#### Dataset extract:

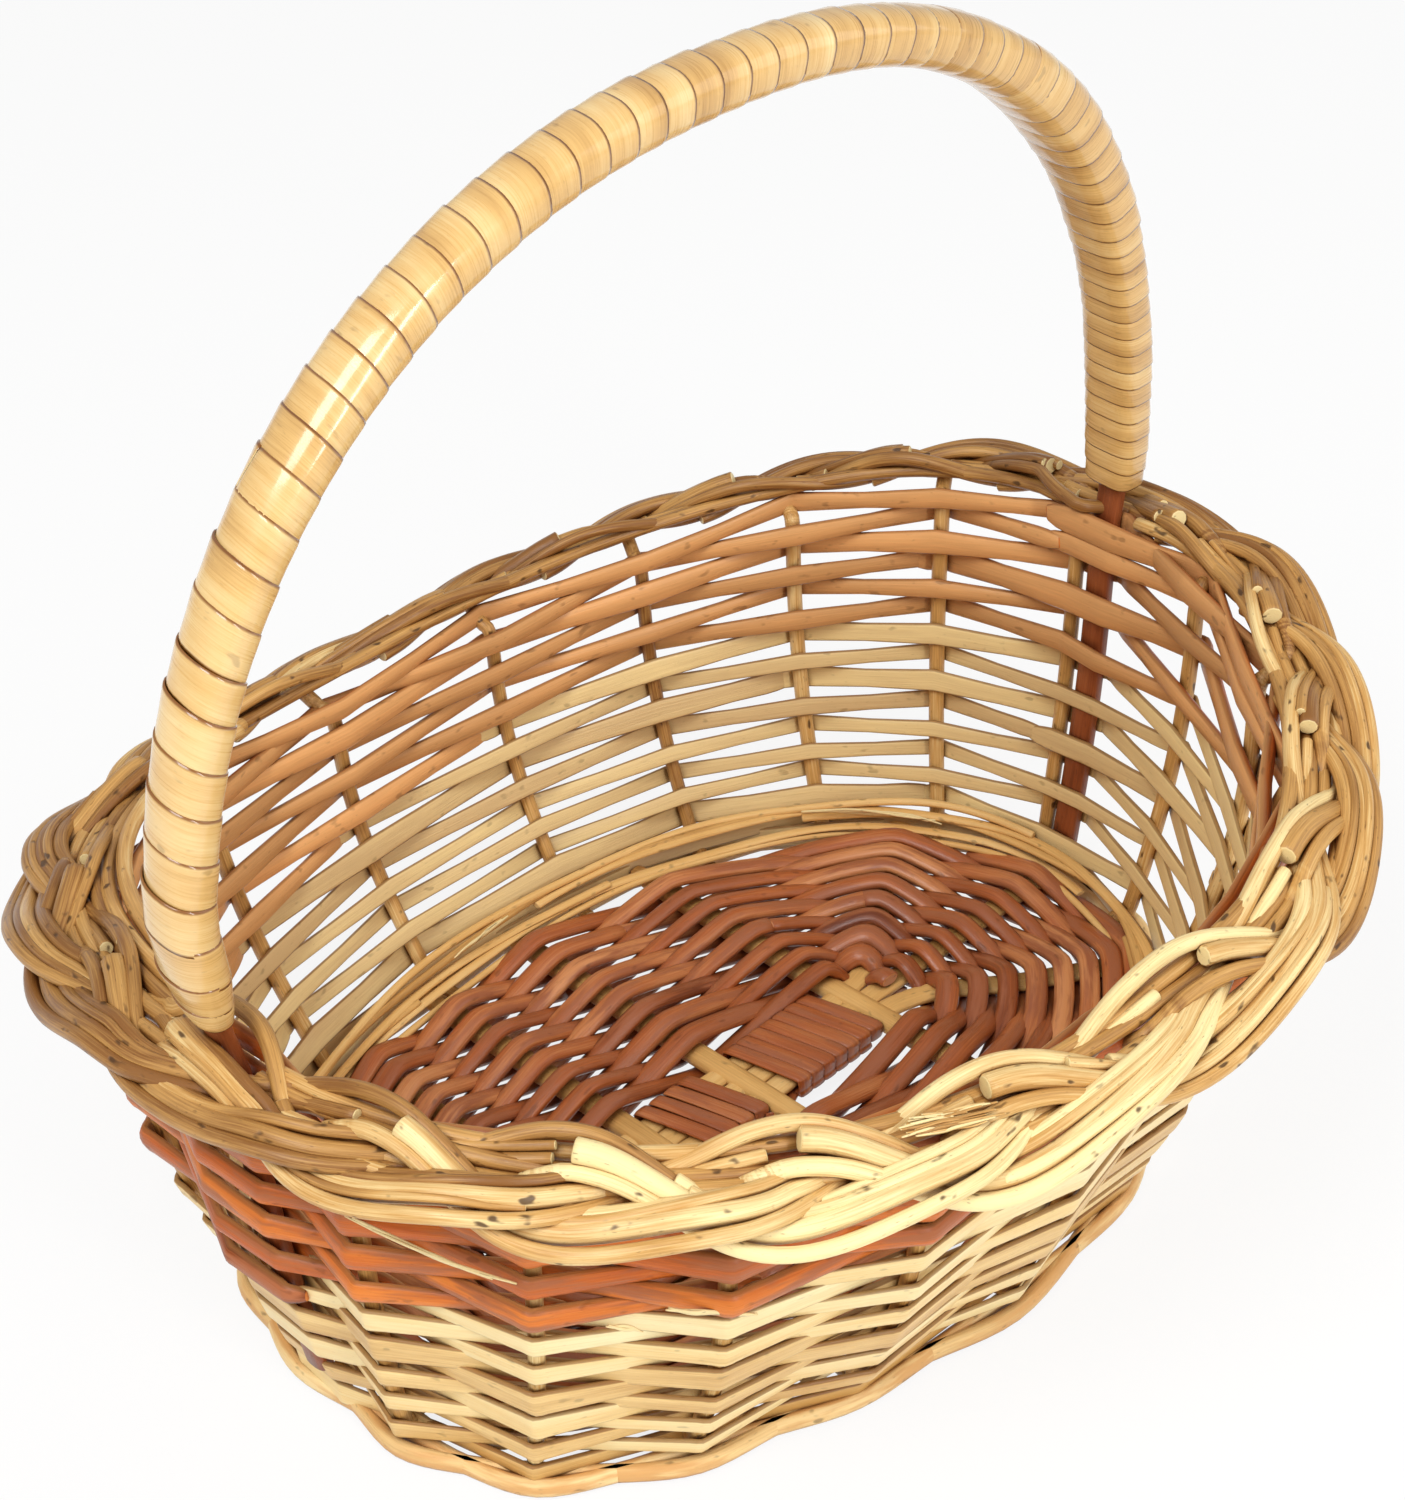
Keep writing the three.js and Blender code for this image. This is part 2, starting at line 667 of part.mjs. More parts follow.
// Cross stick: a stick along Y, split in the middle for the long sticks.
function crossStick(x) {
  const ends = arms.filter((arm) => arm.start[0] === x && arm.halfHeight === crossHalfHeight).map(armEnd);
  ends.sort((a, b) => a.y - b.y);
  const path = [ends[0], new THREE.Vector3(x, -slathHalfWidth, baseLevel)];
  path.push(new THREE.Vector3(x, slathHalfWidth, baseLevel), ends[1]);
  const full = roundSection(crossHalfWidth, crossHalfHeight, coreSides, 3);
  const tip = roundSection(0.7 * crossHalfWidth, crossHalfHeight, coreSides, 3);
  const stick = sweep(path, path.map(() => UP), (i) => (i % 3 === 0 ? tip : full));
  const slit = new THREE.BoxGeometry(4 * crossHalfWidth, 2 * (slathHalfWidth + fit), 2 * (longHalfHeight + fit));
  slit.translate(x, 0, baseLevel);
  return cut(stick, closedBox(slit));
}

// A box with its corners shared by its faces.
function closedBox(box) {
  box.computeBoundingBox();
  const { min, max } = box.boundingBox;
  const path = [new THREE.Vector3(min.x, (min.y + max.y) / 2, (min.z + max.z) / 2)];
  path.push(path[0].clone().setX(max.x));
  return sweep(path, [UP, UP], same(boxSection(max.y - min.y, max.z - min.z)));
}

for (const [i, x] of crossPlaces.entries()) add(`base_cross_stick_${i + 1}`, crossStick(x), stickFinish);

function longStick(number) {
  const lane = (number - (longCount - 1) / 2) * longPitch;
  const ends = arms.filter((arm) => arm.halfHeight === longHalfHeight && arm.start[1] === lane);
  ends.sort((a, b) => a.start[0] - b.start[0]);
  const bends = ends.map((arm) => new THREE.Vector3(arm.start[0], lane, baseLevel));
  const path = [armEnd(ends[0]), bends[0], bends[1], armEnd(ends[1])];
  return sweep(path, path.map(() => UP), same(roundSection(longHalfWidth, longHalfHeight, coreSides, 4)));
}

for (let i = 0; i < longCount; i++) add(`base_long_stick_${i + 1}`, longStick(i), stickFinish);

// Weavers of the base: two rods that chase each other, each over the arms that the other goes under.
// Near the slath the long sticks of one end are passed as one. The rods start on the first cross stick.
function baseWeaver(name, offset) {
  const path = [];
  const count = arms.length;
  const steps = Math.round(baseLaps * count);
  const shareAt = (i) => (2 * i / count + offset) / (2 * baseLaps + 1);
  const crossing = (i) => armPoint(arms[i % count], shareAt(i));
  const first = arms.findIndex((arm) => arm.halfHeight === crossHalfHeight);
  for (let i = first; i <= steps; i++) {
    const arm = arms[i % count];
    const point = crossing(i);
    const ahead = crossing(i + 1).sub(point);
    const grouped = arm.middle && ahead.length() < groupSpacing;
    if (!grouped) {
      const along = crossing(i + 1).sub(crossing(i - 1)).normalize();
      const slant = Math.abs(along.x * arm.direction[1] - along.y * arm.direction[0]);
      const over = (i + offset) % 2 === 0 ? 1 : -1;
      point.z += over * (arm.halfHeight + fit + baseRodRadius);
      along.multiplyScalar((arm.halfWidth + edgeSlack) / slant);
      path.push(point.clone().sub(along), point.clone().add(along));
    }
    const atCorner = arm.halfHeight !== arms[(i + 1) % count].halfHeight;
    if (atCorner && i < steps) {
      const oval = baseOval(shareAt(i + 0.5));
      const middle = point.clone().addScaledVector(ahead, 0.5);
      const direction = [middle.x - oval.middle, middle.y];
      const distance = meet([oval.middle, 0], direction, oval);
      path.push(new THREE.Vector3(oval.middle + distance * direction[0], distance * direction[1], baseLevel));
    }
  }
  const rod = same(roundSection(baseRodRadius, baseRodRadius, rodSides));
  add(name, sweep(path, path.map(() => UP), rod), brownFinish);
}

baseWeaver('base_weaver_a', 0);
baseWeaver('base_weaver_b', 1);

// Binding of the long sticks: turns in each bay between cross sticks, and a slanting pass over each.
function binding() {
  const half = slathHalfWidth + bindingReach;
  const low = longHalfHeight + bindingReach;
  const high = crossHalfHeight + bindingReach;
  const corner = 0.6 * bindingThickness;
  const path = [];
  const hints = [];
  const put = (x, y, z, hintY, hintZ) => {
    path.push(new THREE.Vector3(x, y, baseLevel + z));
    hints.push(new THREE.Vector3(0, hintY, hintZ).normalize());
  };
  const places = [];
  for (let bay = 0; bay < crossPlaces.length - 1; bay++) {
    const from = crossPlaces[bay] + crossHalfWidth + bindingWidth / 2 + 2 * fit;
    const to = crossPlaces[bay + 1] - crossHalfWidth - bindingWidth / 2 - 2 * fit;
    for (let i = 0; i < bindingTurns; i++) {
      places.push({ x: lerp(from, to, i / (bindingTurns - 1)), cross: i === bindingTurns - 1 ? bay + 1 : 0 });
    }
  }
  for (const [i, { x, cross }] of places.entries()) {
    put(x, corner - half, -low, -0.4, -1);
    put(x, half - corner, -low, 0.4, -1);
    put(x, half, corner - low, 1, -0.4);
    if (i === places.length - 1) break;
    const next = places[i + 1].x;
    put(x, half, low - corner, 1, 0.4);
    put(x, half - corner, low, 0.4, 1);
    if (cross > 0) {
      for (const side of [-1, 1]) {
        const edge = crossPlaces[cross] + side * (crossHalfWidth + fit);
        put(edge, lerp(half, -half, (edge - x) / (next - x)), high, 0, 1);
      }
    }
    put(next, corner - half, low, -0.4, 1);
    put(next, -half, low - corner, -1, 0.4);
    put(next, -half, corner - low, -1, -0.4);
  }
  const edges = path.map(() => new THREE.Vector3(bindingWidth / 2, 0, 0));
  const gap = leastTurnGap(path, edges, coreSides);
  console.log(`spine_wrap: ${places.length} turns, least gap ${gap.toFixed(2)} mm`);
  return sweep(path, hints, same(boxSection(bindingWidth, bindingThickness)));
}

add('spine_wrap', binding(), brownFinish);

export default group;
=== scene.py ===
"""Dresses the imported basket: finer rods, strips and wrapping over the CAD solids, with wood materials."""

import math
import random

import bpy
import numpy as np
from mathutils import Matrix, Vector


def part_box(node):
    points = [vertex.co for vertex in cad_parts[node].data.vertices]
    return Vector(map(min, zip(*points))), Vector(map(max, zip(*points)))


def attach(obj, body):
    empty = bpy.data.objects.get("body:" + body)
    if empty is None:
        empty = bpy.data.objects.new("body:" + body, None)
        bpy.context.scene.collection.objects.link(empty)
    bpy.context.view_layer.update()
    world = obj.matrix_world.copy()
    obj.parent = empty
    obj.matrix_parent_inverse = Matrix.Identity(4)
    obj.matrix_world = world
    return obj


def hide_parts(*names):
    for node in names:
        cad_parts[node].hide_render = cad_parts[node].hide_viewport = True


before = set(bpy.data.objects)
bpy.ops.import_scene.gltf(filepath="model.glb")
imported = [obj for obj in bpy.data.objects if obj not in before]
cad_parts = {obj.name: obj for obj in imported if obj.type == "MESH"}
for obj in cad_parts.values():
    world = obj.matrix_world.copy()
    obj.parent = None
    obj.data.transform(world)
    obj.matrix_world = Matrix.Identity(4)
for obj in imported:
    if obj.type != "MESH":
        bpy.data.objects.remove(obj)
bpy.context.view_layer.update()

MM = 0.001
TAU = 2 * math.pi
UP = np.array([0.0, 0.0, 1.0])
SIDE = np.array([0.0, 1.0, 0.0])

# All sizes are in millimetres. These are the CAD model's.
OVAL_POWER = 2.15
RIM = (128.5, 106.6)
FOOT = (119.5, 83.5)
WALL_BULGE = 0.28
BORDER = (138.65, 116.75)
BORDER_HEIGHT, BORDER_SADDLE, BORDER_LEAN = 95.2, 9.0, 6.9
STAKES = 19
UNIT = TAU / STAKES
STAKE_HALF, STAKE_GAP = 2.0, 0.6
TONGUE_LEVEL = 6.0
BASE_LEVEL = 6.8
PLAIT_RISE = 6.4
PLAIT_ROD = 1.9
PLAIT_SLOPE = 0.42
ROD_SPACING = 4.3
FIT = 0.3
LEG_INSET = 7.9
LEG_HALF_WIDTH, LEG_HALF_THICKNESS = 3.4, 2.0
LEG_FOOT_LEVEL = 14.0
CORE_HALF = (4.4, 6.1)
SHOULDER = 5.0
CROSS_PLACES = (-50.5, -24.0, 5.0, 44.0)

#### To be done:
Beginning with the line that contains "put(x, corner - half, -low, -0.4, -1);" and ending with the line that contains "imported = [obj", repeat exactly those lines and no others.

#### Worked solution:
    put(x, corner - half, -low, -0.4, -1);
    put(x, half - corner, -low, 0.4, -1);
    put(x, half, corner - low, 1, -0.4);
    if (i === places.length - 1) break;
    const next = places[i + 1].x;
    put(x, half, low - corner, 1, 0.4);
    put(x, half - corner, low, 0.4, 1);
    if (cross > 0) {
      for (const side of [-1, 1]) {
        const edge = crossPlaces[cross] + side * (crossHalfWidth + fit);
        put(edge, lerp(half, -half, (edge - x) / (next - x)), high, 0, 1);
      }
    }
    put(next, corner - half, low, -0.4, 1);
    put(next, -half, low - corner, -1, 0.4);
    put(next, -half, corner - low, -1, -0.4);
  }
  const edges = path.map(() => new THREE.Vector3(bindingWidth / 2, 0, 0));
  const gap = leastTurnGap(path, edges, coreSides);
  console.log(`spine_wrap: ${places.length} turns, least gap ${gap.toFixed(2)} mm`);
  return sweep(path, hints, same(boxSection(bindingWidth, bindingThickness)));
}

add('spine_wrap', binding(), brownFinish);

export default group;
=== scene.py ===
"""Dresses the imported basket: finer rods, strips and wrapping over the CAD solids, with wood materials."""

import math
import random

import bpy
import numpy as np
from mathutils import Matrix, Vector


def part_box(node):
    points = [vertex.co for vertex in cad_parts[node].data.vertices]
    return Vector(map(min, zip(*points))), Vector(map(max, zip(*points)))


def attach(obj, body):
    empty = bpy.data.objects.get("body:" + body)
    if empty is None:
        empty = bpy.data.objects.new("body:" + body, None)
        bpy.context.scene.collection.objects.link(empty)
    bpy.context.view_layer.update()
    world = obj.matrix_world.copy()
    obj.parent = empty
    obj.matrix_parent_inverse = Matrix.Identity(4)
    obj.matrix_world = world
    return obj


def hide_parts(*names):
    for node in names:
        cad_parts[node].hide_render = cad_parts[node].hide_viewport = True


before = set(bpy.data.objects)
bpy.ops.import_scene.gltf(filepath="model.glb")
imported = [obj for obj in bpy.data.objects if obj not in before]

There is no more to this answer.